Q : Le gouvernement s’est fragilisé depuis la démission du PMSD en décembre. Une opération de débauchage dans le camp de l’opposition lui permettra-t-il de régner tranquillement jusqu’à la fin de son mandat?

R : Il y a deux aspects que j’aimerais rappeler à la population avant que je ne réponde à votre question. L’histoire se souviendra de Xavier Duval pour deux choses fondamentales. Primo, malgré le fait qu’il y a des esprits malades qui réclament toujours la réintroduction de la peine capitale à Maurice, il s’est opposé à cela et a insisté pour qu’elle soit suspendue. Secundo : le pays se trouvait dans une situation extrêmement dangereuse avec le ‘Prosecution Bill’ et c’est Xavier Duval qui a, de nouveau, sauvé la démocratie.

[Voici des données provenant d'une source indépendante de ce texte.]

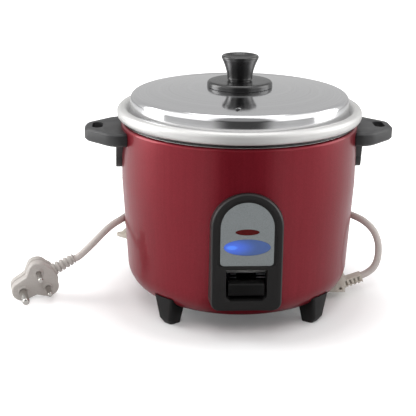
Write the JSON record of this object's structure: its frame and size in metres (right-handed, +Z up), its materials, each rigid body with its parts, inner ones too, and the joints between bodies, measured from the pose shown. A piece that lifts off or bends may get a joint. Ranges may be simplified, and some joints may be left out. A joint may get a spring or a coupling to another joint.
{
  "type": "rice cooker",
  "caption": "Round electric rice cooker: red steel body, lift-out pan with a loose lid, magnetic lever switch, two side handles and a mains lead.",
  "frame": {"origin": "on the body's vertical axis at the level of the feet's soles", "axes": "+Z up, -Y towards the front with the switch, +X towards the right-hand handle"},
  "size_m": [0.3684, 0.3267, 0.2401],
  "materials": {
    "shell_paint": "metallic red lacquer on steel",
    "black_plastic": "moulded phenolic, fine texture",
    "grey_plastic": "moulded dark grey plastic, fine texture",
    "stainless": "satin to mirror stainless steel",
    "pan_aluminium": "spun satin aluminium",
    "cast_aluminium": "cast and turned aluminium",
    "plated_steel": "zinc plated steel",
    "sheath_steel": "dull heater sheath",
    "silver_panel": "silver printed plate",
    "red_lens": "clear dark red lens",
    "blue_lens": "translucent blue lens, lit",
    "board": "circuit board laminate",
    "lamp_blue": "lamp",
    "lamp_red": "lamp",
    "switch_body": "moulded switch case",
    "ceramic_white": "white insulator",
    "magnet": "ferrite magnet",
    "spring_steel": "spring wire",
    "lead_pvc": "pale grey PVC",
    "plug_pvc": "pale grey moulded PVC",
    "brass_pins": "nickel plated brass",
    "tie": "soft plastic tie"
  },
  "bodies": {
    "cooker": {"outer_shell": "shell_paint", "body_ring": "black_plastic", "inner_liner": "plated_steel", "heating_plate": "cast_aluminium", "heater_element": "sheath_steel", "plate_posts": "plated_steel", "post_screws": "plated_steel", "bottom_plate": "plated_steel", "bottom_screws": "plated_steel", "foot_front_left": "black_plastic", "foot_front_right": "black_plastic", "foot_rear_left": "black_plastic", "foot_rear_right": "black_plastic", "foot_screws": "plated_steel", "handle_left": "grey_plastic", "handle_right": "grey_plastic", "handle_screws": "plated_steel", "panel_frame": "grey_plastic", "panel_screws": "plated_steel", "panel_plate": "silver_panel", "red_lens": "red_lens", "blue_lens": "blue_lens", "lamp_board": "board", "cooking_lamp": "lamp_blue", "warm_lamp": "lamp_red", "lever_bracket": "plated_steel", "pivot_pin": "plated_steel", "microswitch": "switch_body", "sensor_bracket": "plated_steel", "thermal_fuse": "ceramic_white", "warm_thermostat": "ceramic_white", "terminal_block": "ceramic_white", "cord_hook": "plug_pvc", "hook_screw": "plated_steel", "cord_gland": "plug_pvc", "gland_screw": "plated_steel", "cord_relief": "plug_pvc", "cord_inlet_run": "lead_pvc", "cord_coil": "lead_pvc", "cord_plug_run": "lead_pvc", "coil_tie": "tie", "plug_body": "plug_pvc", "plug_relief": "plug_pvc", "earth_pin": "brass_pins", "line_pins": "brass_pins"},
    "pan": {"inner_pan": "pan_aluminium"},
    "lid": {"lid_plate": "stainless", "knob_base": "black_plastic", "knob_grip": "black_plastic", "knob_screw": "plated_steel", "knob_washer": "plated_steel"},
    "lever": {"lever_bar": "plated_steel", "switch_paddle": "black_plastic"},
    "thermostat": {"sensor_cap": "cast_aluminium", "sensor_ferrite": "magnet", "sensor_spring": "spring_steel"},
    "magnet": {"magnet": "magnet", "magnet_rod": "plated_steel"}
  },
  "joints": [
    {"name": "pan_lift", "type": "slide", "parent": "cooker", "child": "pan", "axis": [0, 0, 1], "range_m": [0, 0.12]},
    {"name": "lid_lift", "type": "slide", "parent": "pan", "child": "lid", "axis": [0, 0, 1], "range_m": [0, 0.05]},
    {"name": "switch_lever", "type": "hinge", "parent": "cooker", "child": "lever", "pos_m": [0, -0.058, 0.05], "axis": [-1, 0, 0], "range_deg": [0, 6.5]},
    {"name": "magnet_drop", "type": "slide", "parent": "cooker", "child": "magnet", "axis": [0, 0, -1], "range_m": [0, 0.007]},
    {"name": "thermostat_press", "type": "slide", "parent": "cooker", "child": "thermostat", "axis": [0, 0, 1], "range_m": [-0.0015, 0], "stiffness_N_per_m": 500, "springref_m": 0.003, "deforming": ["sensor_spring"]}
  ],
  "couplings": [
    {"joint": "magnet_drop", "follows": "switch_lever", "m_per_rad": 0.058}
  ]
}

Je ne dis pas que tout ce qu’il fait est bon, mais il a quand même empêché de pays de sombrer dans la dictature.

 

Q : Vous êtes très élogieux à l’égard de Xavier Duval…

R : Pas tout à fait. Mais j’aime bien qu’on se rappelle les contributions importantes que les politiciens, que ce soit sir Seewoosagur Ramgoolam, sir Gaëtan Duval, Paul Bérenger, ou Jugnauth père lui-même, ont fait parce que les gens ont la mémoire courte. J’ai entendu beaucoup de gens dire que Xavier Duval est un opportuniste. Je ne vais pas m’attarder dessus. Ce qui importe, pour moi, c’est que si quelqu’un a pris une bonne décision au moment précis, il mérite d’être félicité.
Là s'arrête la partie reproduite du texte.